Welp, before I opened the new PS, I tried firing it up again. It booted without complaint. I guess I scared it with the new PS. #HappyHalloween

Seriously, though, it’s probably still a symptom of an incipient problem, probably from overheating.

17 thoughts on “Computer Problems”

  1. Ouch! I guess it never hurts to have a spare PSU around, if that turns out not to be the problem. I picked up a cheap power supply tester a while ago; that’s been a helpful tool. Might not be a bad thing to have in the tool kit for a few bucks.

  2. You can try running “cpuburn” with the temperature meter (BIOS or other) to see how it withstands the temperature.

    It’s probably a good idea to vacuum the fans and things like that.
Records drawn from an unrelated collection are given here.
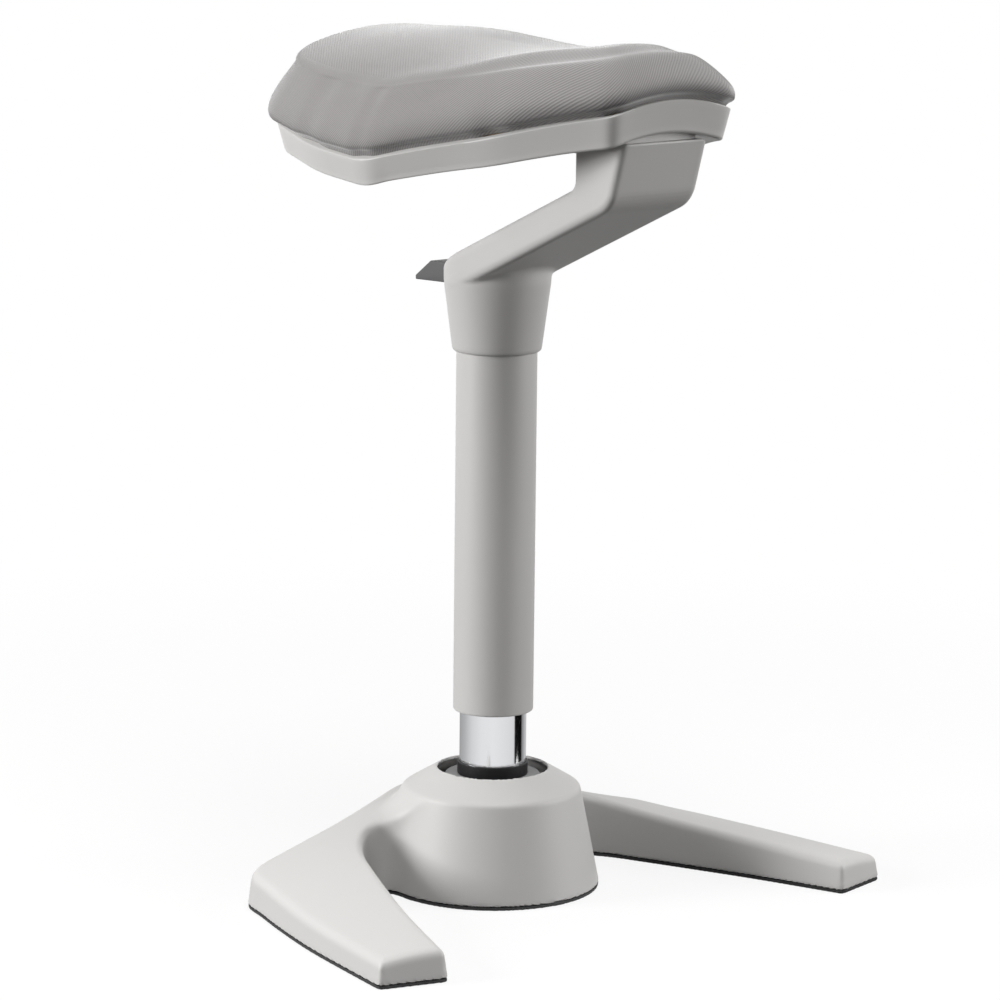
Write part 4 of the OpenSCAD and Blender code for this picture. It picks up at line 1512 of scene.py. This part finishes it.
class Hidden(Enum):
    """Finishes of the CAD nodes that keep their own shape."""

    STEEL = (STEEL, ("base_plate", "plate_screws", "bearing_race", "race_bolts", "column_ball",
                     "lower_washer", "thrust_balls", "upper_washer", "piston_rod", "piston",
                     "rod_clip", "release_pin", "lever_pin", "arm_screws", "tee_nuts",
                     "board_screws"))
    RUBBER = (BLACK_RUBBER, ("rubber_ring", "buffer"))
    PLASTIC = (BLACK_PLASTIC, ("guide_bush", "rod_guide", "slide_bush"))
    CYLINDER = (CYLINDER, ("gas_cylinder",))
    CAGE = (CAGE, ("ball_cage",))
    BOARD = (Plywood(), ("seat_board",))


def dress_hidden() -> int:
    """Gives each kept CAD node its finish.

    Returns:
        How many nodes were dressed.
    """
    done = 0
    for kind in Hidden:
        finish, nodes = kind.value
        for node in nodes:
            dress(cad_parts[node], finish)
            done += 1
    return done


# Studio


@dataclass
class Studio:
    """Floor, white surround, lamps and the camera at the photograph's angle."""

    azimuth: float = -39.27
    elevation: float = 10.57
    roll: float = 0.62
    place: tuple = (-2.078, -2.547, 0.907)
    lens: float = 162.0
    floor_white: float = 0.82
    floor_dim: float = 0.05
    floor_half: float = 6.0
    floor_fade: tuple = (0.45, 1.3)
    surround: float = 0.12
    aim_z: float = 0.35
    lamps: tuple = (
        ("key", -2.7, 0.7, 0.65, 1.2, 76.0),
        ("rim", 2.8, 0.05, 0.7, 1.4, 45.0),
        ("above", 0.15, 0.75, 2.4, 1.5, 50.0),
    )
    # Painted reflection: a glowing ring on the floor (inner radius, outer radius, lift) that only
    # glossy rays see, and its glow by bearing in degrees, pale with one dark stripe that the
    # chrome shows.
    ring: tuple = (0.12, 1.6, 0.0006)
    ring_steps: int = 180
    glow: tuple = (
        (-180, 0.45), (-150, 0.38), (-110, 0.50), (-75, 0.72), (-40, 0.85), (0, 0.88), (40, 0.82),
        (70, 0.76), (79, 0.70), (80, 0.003), (116, 0.003), (117, 0.22), (150, 0.60), (180, 0.45),
    )

    def camera(self) -> None:
        """Makes the camera. Its axes are the view's right, up and back vectors, rolled."""
        a, e, roll = (math.radians(v) for v in (self.azimuth, self.elevation, self.roll))
        right = Vector((math.cos(a), math.sin(a), 0))
        ahead = Vector((-math.sin(a) * math.cos(e), math.cos(a) * math.cos(e), -math.sin(e)))
        up = right.cross(ahead)
        across = right * math.cos(roll) + up * math.sin(roll)
        above = up * math.cos(roll) - right * math.sin(roll)
        data = bpy.data.cameras.new("photo_camera")
        data.lens, data.sensor_width = self.lens, 36.0
        data.clip_start, data.clip_end = 0.1, 50.0
        camera = bpy.data.objects.new("photo_camera", data)
        camera.matrix_world = Matrix.Translation(self.place) @ Matrix(
            (across, above, -ahead)
        ).transposed().to_4x4()
        bpy.context.scene.collection.objects.link(camera)
        bpy.context.scene.camera = camera

    def seen_white(self, tree: Tree) -> Shade:
        """Share of white: 1 for rays from the camera and for those that metal or glass sends."""
        rays = tree.node("ShaderNodeLightPath", {}, {}, "Is Camera Ray")
        total = rays + rays.other("Is Glossy Ray") + rays.other("Is Transmission Ray")
        return tree.maths("MINIMUM", total, 1.0)

    def world(self) -> None:
        """Sets the surround: white where it is seen, a soft level of light elsewhere."""
        world = bpy.data.worlds.new("surround")
        tree = Tree(world)
        strength = self.seen_white(tree) * (1.0 - self.surround) + self.surround
        light = tree.node(
            "ShaderNodeBackground", {}, {"Color": (1.0, 1.0, 1.0, 1.0), "Strength": strength}
        )
        tree.node("ShaderNodeOutputWorld", {}, {"Surface": light})
        bpy.context.scene.world = world

    def floor(self) -> None:
        """Makes the pale floor."""
        corners = np.array([[-1, -1, 0], [1, -1, 0], [1, 1, 0], [-1, 1, 0]])
        square = corners * self.floor_half
        floor = put_mesh("studio_floor", square, np.array([[0, 1, 2, 3]]))
        made = bpy.data.materials.new("studio_floor")
        tree = Tree(made)
        seen = self.seen_white(tree)
        shade = tree.tint((self.floor_dim,) * 3, (0.95, 0.95, 0.95), seen)
        lit = tree.node(
            "ShaderNodeBsdfPrincipled",
            {},
            {"Base Color": shade, "Roughness": 0.9, "Specular IOR Level": 0.1},
        )
        glow = tree.node("ShaderNodeEmission", {}, {"Strength": 1.0})
        away = tree.node(
            "ShaderNodeVectorMath", {"operation": "LENGTH"}, {0: tree.place()}, "Value"
        )
        far = tree.node(
            "ShaderNodeMapRange",
            {"interpolation_type": "SMOOTHSTEP"},
            {
                "Value": away,
                "From Min": self.floor_fade[0],
                "From Max": self.floor_fade[1],
                "To Min": self.floor_white,
                "To Max": 1.0,
            },
        )
        mixed = tree.node("ShaderNodeMixShader", {}, {0: seen * far, 1: lit, 2: glow})
        tree.node("ShaderNodeOutputMaterial", {}, {"Surface": mixed})
        floor.data.materials.append(made)

    def lamp(self, name: str, place: tuple, aim: tuple, size: float, power: float) -> None:
        """Adds a soft square lamp.

        Args:
            name: The lamp's name.
            place: Where it stands.
            aim: The point it faces.
            size: Its side.
            power: Its power.
        """
        data = bpy.data.lights.new(name, "AREA")
        data.size, data.energy = size, power
        lamp = bpy.data.objects.new(name, data)
        away = Vector(place) - Vector(aim)
        lamp.rotation_mode = "QUATERNION"
        lamp.rotation_quaternion = away.to_track_quat("Z", "Y")
        lamp.location = place
        bpy.context.scene.collection.objects.link(lamp)

    def reflected(self) -> None:
        """Lays a ring on the floor that only reflections show: a painted reflection, glowing
        though it is no lamp, pale with one dark stripe.

        Its glow follows the bearing from the camera's direction, which is the angle of the
        point's two coordinates along and across that direction.
        """
        near, far, lift = self.ring
        turn = np.arange(self.ring_steps) * TURN / self.ring_steps
        out = np.stack([np.cos(turn), np.sin(turn), np.zeros(self.ring_steps)], -1)
        rings = np.concatenate([out * near, out * far]) + [0, 0, lift]
        card = put_mesh("reflected_ring", rings, ring_faces(2, self.ring_steps))
        made = bpy.data.materials.new("reflected_ring")
        tree = Tree(made)
        place = tree.node("ShaderNodeSeparateXYZ", {}, {"Vector": tree.place()}, "X")
        other = place.other("Y")
        zero = math.radians(self.azimuth - 90)
        along = place * math.cos(zero) + other * math.sin(zero)
        across = other * math.cos(zero) - place * math.sin(zero)
        bearing = tree.maths("ARCTAN2", across, along)
        stops = [((angle + 180) / 360, (shade,) * 3) for angle, shade in self.glow]
        # Painted reflection: the ring's glow by bearing, pale with one dark stripe, seen only in
        # glossy rays.
        glow = tree.node(
            "ShaderNodeValToRGB", {"stops": stops}, {"Fac": bearing * (1 / TURN) + 0.5}, "Color"
        )
        lit = tree.node(
            "ShaderNodeBsdfPrincipled",
            {},
            {"Base Color": (0.0, 0.0, 0.0, 1.0), "Specular IOR Level": 0.0, "Roughness": 1.0,
             "Emission Color": glow, "Emission Strength": 1.0},
        )
        only = tree.node("ShaderNodeLightPath", {}, {}, "Is Glossy Ray")
        clear = tree.node("ShaderNodeBsdfTransparent", {}, {})
        mixed = tree.node("ShaderNodeMixShader", {}, {0: only, 1: clear, 2: lit})
        tree.node("ShaderNodeOutputMaterial", {}, {"Surface": mixed})
        card.data.materials.append(made)

    def build(self) -> None:
        """Sets up the whole studio."""
        self.camera()
        self.world()
        self.floor()
        self.reflected()
        scene = bpy.context.scene
        scene.view_settings.view_transform = "Standard"
        a = math.radians(self.azimuth)
        right = np.array([math.cos(a), math.sin(a), 0.0])
        toward = np.array([math.sin(a), -math.cos(a), 0.0])
        up = np.array([0.0, 0.0, 1.0])
        aim = up * self.aim_z
        for name, side, near, high, size, power in self.lamps:
            self.lamp(name, aim + right * side + toward * near + up * high, aim, size, power)


# All


def main() -> None:
    """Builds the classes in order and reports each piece."""
    logging.basicConfig(level=logging.INFO, format="%(message)s")
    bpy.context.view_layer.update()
    Studio().build()
    seat = SeatShape()
    parts = (BaseShape(), Column(), Arm(), Lever(), SeatPan(seat), Cushion(seat))
    for part in parts:
        for piece in part.build():
            log.info("%s: %d faces", piece.name, len(piece.data.polygons))
    log.info("kept CAD nodes dressed: %d", dress_hidden())


if __name__ == "__main__":
    main()
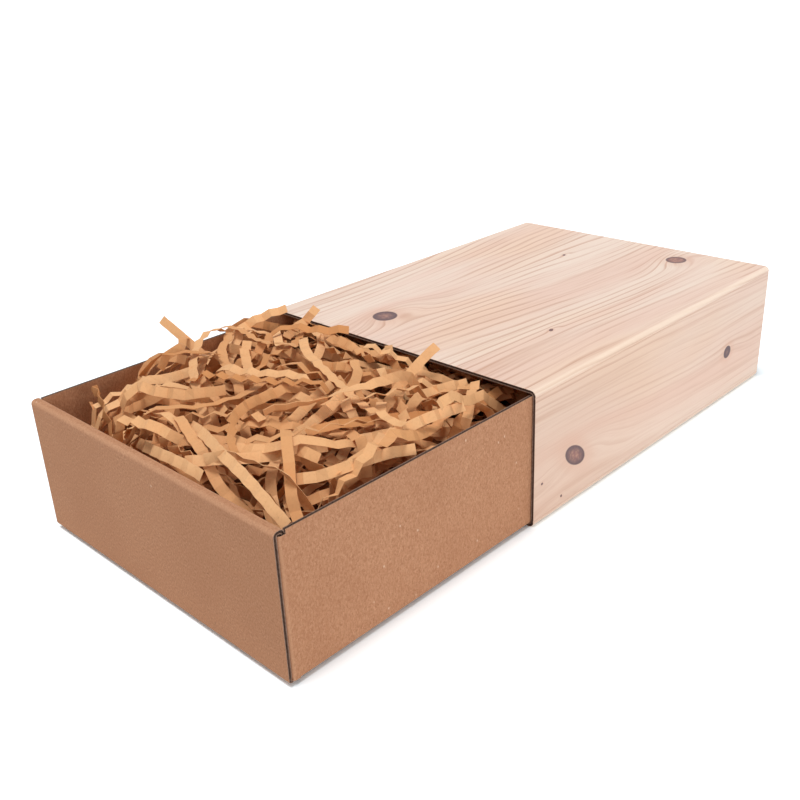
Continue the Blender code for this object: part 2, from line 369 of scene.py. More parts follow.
@dataclass(frozen=True)
class PinePrint:
    """Matt print of pale pine boards, their grain along the sleeve."""

    cream: Colour = (0.86, 0.70, 0.59)
    pink: Colour = (0.81, 0.58, 0.475)
    straw: Colour = (0.86, 0.62, 0.45)
    line: Colour = (0.55, 0.28, 0.17)
    # painted shade: a darker, warmer tint laid over the print on the side panels, stronger near the mouth,
    # for the light that falls there
    painted_side_shade: Colour = (0.70, 0.45, 0.32)
    knot_rim: Colour = (0.075, 0.030, 0.038)
    knot_heart: Colour = (0.25, 0.10, 0.085)
    knot_eye: Colour = (0.46, 0.23, 0.16)
    halo: Colour = (0.66, 0.34, 0.22)
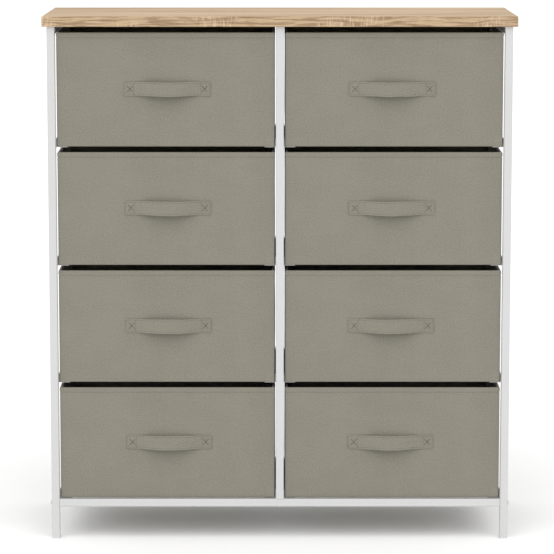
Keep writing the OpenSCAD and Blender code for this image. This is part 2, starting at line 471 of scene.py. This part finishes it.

Probably filled with gunk.

      1. I once knew a guy whose computer kept black screening. He said he had an open case as well. Turns out he had the CPU fan disconnected from the start. Another guy I knew had the heatsink improperly attached.

      1. Ah. Homebuilt or prebuilt? Supposedly the TIM can dry out after a couple of years and lead to overheating.

        I assume you’ve checked for dust & for other things that can block vents, and that the CPU fan hasn’t failed.

  3. Rand still running with the unplugged case fan? Or did you finally replace it? You know, the one you said wasn’t there? 😛

    I know this might sound a like bit of pernicious advice, but have you ever thought of investing in two systems? The production one that has to stay up and the one you can install new software on and kick the tires? Otherwise both systems are running identical hardware and software. Just a thought… Aerospace had this concept long long ago in a galaxy far far away….

  4. Dried-out TIM (oh, I forgot to define the acronym for those who don’t know, which may not include you: Thermal Interface Material, the goop you put between the CPU and heat sink) isn’t obvious, it just results in decreased heat removal ability of your heat sink/fan combo over time, which can eventually cause the CPU to throttle. It’d have to be real bad to do worse, but the next worse thing is “the CPU heats up so fast it shuts itself off a couple seconds after you turn the power on”, which, going back to the post, isn’t what you described.

    Did you use your PSU tester yet (or did you mean you have a spare PSU)?

    1. I didn’t find the PS tester, and I bought a new PS, but I’m probably going to return it unopened. I haven’t had any problems since that morning (including a reboot). Weird.

  5. I’ve had issues with the computer booting once, that happened to be solved by pulling the DRAM modules out and putting them back in again, over and over, to remove oxidation in the contacts.